Rather than paying a fixed share of total Medicaid spending, Ryan’s plan gives states capped amounts of federal money, or block grants, to operate and restructure their Medicaid programs with little federal oversight. With the added flexibility, many state leaders envision greater program efficiency and less waste.

If federal grants don’t keep pace with rising medical costs and enrollment increases during economic downturns, states could end up with less federal funding over time. Federal Medicaid spending would likely drop by $810 billion — roughly 22 percent — from 2013 to 2022 under Ryan’s plan.

Funding in 2022 alone would be more than a third less under Ryan’s budget than states would get under the current funding formula, the Center on Budget and Policy Priorities estimates.

This shortfall would force states — most of which are already cash-strapped — to either pay a larger share of Medicaid program costs or to cut services.

According to a report by the nonpartisan Congressional Budget Office, “Cutbacks might involve reduced eligibility … coverage of fewer services, lower payments to providers, or increased cost-sharing by beneficiaries — all of which would reduce access to care.”

Those cuts and the Ryan plan’s calls to repeal the Affordable Care Act — the landmark health care law passed in 2010 — would add tens of millions of low-income Americans to the ranks of the uninsured. It also would raise taxpayers’ bill for emergency room indigent care and cause an increase in private insurance rates.

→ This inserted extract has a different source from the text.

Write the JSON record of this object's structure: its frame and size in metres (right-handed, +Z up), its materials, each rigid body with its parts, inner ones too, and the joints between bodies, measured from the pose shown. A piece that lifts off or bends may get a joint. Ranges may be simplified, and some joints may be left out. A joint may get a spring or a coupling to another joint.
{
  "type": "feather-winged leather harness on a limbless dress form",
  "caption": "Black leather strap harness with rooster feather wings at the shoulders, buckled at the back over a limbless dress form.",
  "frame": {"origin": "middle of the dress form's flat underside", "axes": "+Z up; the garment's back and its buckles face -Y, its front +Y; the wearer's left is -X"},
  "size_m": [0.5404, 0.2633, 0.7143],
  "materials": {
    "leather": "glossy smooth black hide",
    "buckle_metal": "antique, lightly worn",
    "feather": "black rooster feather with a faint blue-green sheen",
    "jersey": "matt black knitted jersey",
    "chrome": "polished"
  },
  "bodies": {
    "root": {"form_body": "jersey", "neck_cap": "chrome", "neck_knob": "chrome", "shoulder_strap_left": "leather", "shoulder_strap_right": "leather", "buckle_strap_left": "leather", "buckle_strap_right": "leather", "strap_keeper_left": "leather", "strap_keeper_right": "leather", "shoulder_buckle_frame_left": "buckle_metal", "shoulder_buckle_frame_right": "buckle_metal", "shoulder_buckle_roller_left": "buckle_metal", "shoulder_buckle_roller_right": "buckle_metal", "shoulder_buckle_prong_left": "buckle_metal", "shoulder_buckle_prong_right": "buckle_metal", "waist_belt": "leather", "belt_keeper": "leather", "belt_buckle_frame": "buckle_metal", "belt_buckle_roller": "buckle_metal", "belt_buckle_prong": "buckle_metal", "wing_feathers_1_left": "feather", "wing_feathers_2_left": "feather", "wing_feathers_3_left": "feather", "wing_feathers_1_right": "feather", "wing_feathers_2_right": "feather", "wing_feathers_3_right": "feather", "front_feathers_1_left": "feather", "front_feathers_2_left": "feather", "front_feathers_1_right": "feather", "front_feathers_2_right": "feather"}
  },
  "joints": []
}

Over the next decade, Ryan’s plan would also turn the food stamp program, now known as the Supplemental Nutrition Assistance Program, into block grants. According to the Center for Budget and Policy Priorities, that would mean a $133.5 billion, or 17 percent, reduction in funding. The program currently enrolls more than 46 million low-income Americans, mainly families with children, seniors and the disabled.